Trueno

Personal information
- Born: May 10, 1979 (age 47) Monterrey, Nuevo Leon, Mexico

Professional wrestling career
- Billed height: 1.72 m (5 ft 7+1⁄2 in)
- Billed weight: 80 kg (180 lb)
- Trained by: Trueno (Senior) El Satánico Franco Colombo
- Debut: December 20, 1998

= Trueno (wrestler) =

Mexican professional wrestler

Trueno (born May 10, 1979 in Monterrey, Nuevo Leon, Mexico) is a Mexican professional wrestler currently working for the Mexican professional wrestling promotion Consejo Mundial de Lucha Libre (CMLL) portraying a tecnico ("good guy") wrestling character. Trueno's real name is not a matter of public record, as is often the case with masked wrestlers in Mexico where their private lives are kept a secret from the professional wrestling fans. Trueno is the son of the original Trueno, and has previously worked under the ring name Trueno, Jr. as well as Mr. Trueno (not to be mistaken for the current Mr. Trueno). He is the brother of CMLL wrestler Delta. Trueno is Spanish for "Thunder", which is reflected in lightning bolts both on his mask and tights.

==Professional wrestling career==
The wrestler known as Trueno is the son of the original wrestler to use the ring name Trueno (Spanish for "Thunder"). He has a younger brother who is also a professional wrestler, who originally worked under the name "Hijo del Trueno" ("Son of Trueno") but now works for Consejo Mundial de Lucha Libre (CMLL) under the name Delta. Trueno originally worked on the independent circuit, especially around his native state of Nuevo Leon as Trueno, Jr.

===Consejo Mundial de Lucha Libre (2005–present)===
Trueno joined CMLL in 2005, dropping the "Junior" from his name and working simply as "Trueno", a tecnico (wrestlers who portray the "good guys", also referred to as "Face") worker, normally wrestling in the first, second or third match of the night. Trueno was one of over third competitors in International Wrestling Revolution Group's (IWRG) 2007 Rey del Ring ("King of the Ring") tournament, but did not win it. He participated in the 2007 version of CMLL's Reyes del Aire from Arena Coliseo. The tournament was a twelve-man torneo cibernetico, multi-man elimination match won by Virus. In October, 2012 Trueno and Astro Boy teamed up to participate in a tournament where the winning team would receive a match against the reigning CMLL Arena Coliseo Tag Team Champions Stuka, Jr. and Fuego. The team lost to Loco Max and Virus in the opening round.
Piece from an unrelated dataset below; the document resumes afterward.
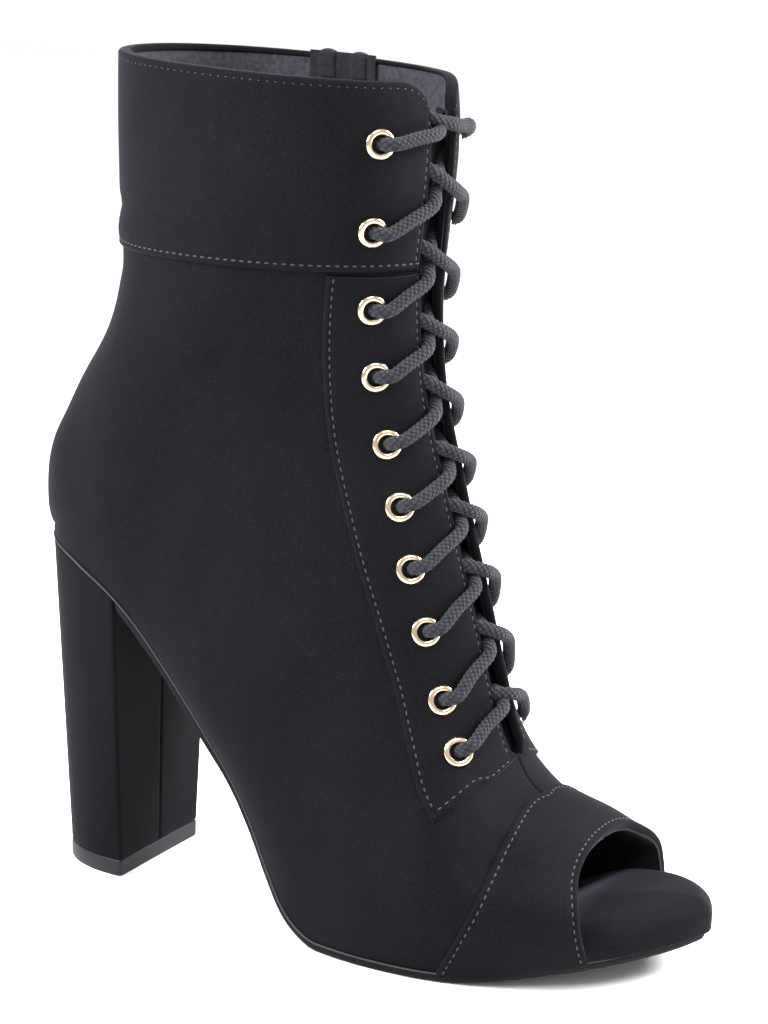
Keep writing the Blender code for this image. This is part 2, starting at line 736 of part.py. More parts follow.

The tournament was won by Diamante and Trueno's younger brother Delta who at this point was already ranked higher on the card than Trueno. On April 24, 2011 Trueno was one of 16 wrestlers competing for the vacant CMLL World Super Lightweight Championship. Trueno, alongside Hijo del Signo, Hombre Bala Jr., Inquisidor, Magnus, Palacio Negro and Rey Cometa were eliminated in the preliminary round when Guerrero Maya, Jr. earned his spot in the finals. Trueno had an accidental fall during a match in 2011 and suffered a severe head injury, an injury that kept him from competing on a regular basis since then.